A mistura do moderno com o antigo está sendo predatória, como se netos extinguissem os avós, para evitar o trabalho de zelar por eles. Ignoram a sabedoria que os velhos possam compartilhar. Na verdade, pensam que sabem tudo além do tempo e da própria natureza. Por isto, vivem batendo com a cabeça na parede.  Tire-se do moderno a presença do antigo e nada fica. São os contrastes que realçam valores, de uns e de outros. Quem quer apagar o esplendor alheio, acaba na escuridão.

          A prepotência navega em águas turvas. Caminha pedantemente olhando só para o alto e escorrega pesadamente na lama sob os seus pés.

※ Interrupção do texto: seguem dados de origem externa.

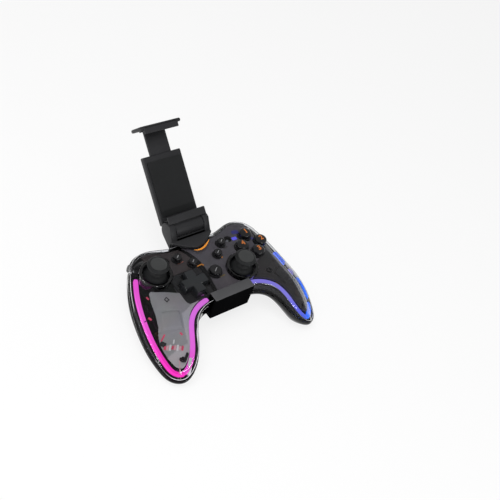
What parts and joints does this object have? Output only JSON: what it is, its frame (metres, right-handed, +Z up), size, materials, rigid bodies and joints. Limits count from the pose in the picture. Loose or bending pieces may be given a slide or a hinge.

         Os contrastes desalinhados, que ferem a sensibilidade de quem aprecia o belo e cultua os valores de uma história bem vivida, acabam simbolizando caveiras das repugnantes aves de rapina, que, de tanto tentar desmantelar a vida de outros seres, terminam por extinguir a elas mesmas.  Tornam-se autofágicas, quando percebem que suas pretensas vítimas continuam vivendo livres e saudáveis, apesar de sua maldade, agressividade e egoísmo. Os outros se encontram vacinados contra esses predadores do bem comum.

         A cidade continua sua vida, mesmo vendo com tristeza o rio agredido, a paisagem manchada, os centros de lazer ameaçados, as pessoas humildes corrompidas.

         O Rio por si mesmo se regenera das agressões, faz tremer a margens que o agridem, e volta ao seu curso normal. Os olhos que querem ver a montanha na paisagem completa se levantam a um plano superior aos obstáculos.  E os centros de lazer mudam de lugar, como as próprias águas dos rios a contornar as pedras a caminho do mar.  E as marcas das aves de rapina viram esqueletos cadavéricos, que têm armaduras, mas não têm alma.  O poder econômico corrompe também o corruptor, que se consome com o próprio veneno.


         Assim vai a cidade, com suas formas desalinhadas, desniveladas, desarticuladas, mas viva, porque sua gente continua amando-a, confortando-a, mesmo com sua integridade material ofendida.  A imaterial continua intacta, porque esta é intocável.

         A cidade é de todos, é da sua história. Não pertence aos predadores.  Tem a sua própria natureza, o seu próprio caminho, a sua eternidade.  Os predadores são limitados pelo tempo, pela autofagia, pela insaciabilidade.

         Em 1970 o Município tinha pouco mais de 25.000 habitantes. Hoje tem mais de 38.000. Daqui a alguns anos ultrapassará os 50.000. É quando começa a se libertar dos grilhões que o aprisionam. Assim aconteceu e acontece com vários outros municípios.  As amarras das oligarquias vão se perdendo entre os dedos à medida que a população cresce.  A Internet alimenta mais cedo o sentimento de liberdade e independência de um povo, partindo do individual para o coletivo. A interação e o convívio em um círculo maior levam alguns a buscarem conhecimento além dos limites paroquiais, e compartilharem com os demais. E, mais cedo do que se pensa, cresce o ímpeto de libertação, da afirmação da auto-estima e da consciência de si mesmo.  E a cidade volta a preservar o que há de melhor, em sintonia com os avanços do progresso e da prosperidade coletiva.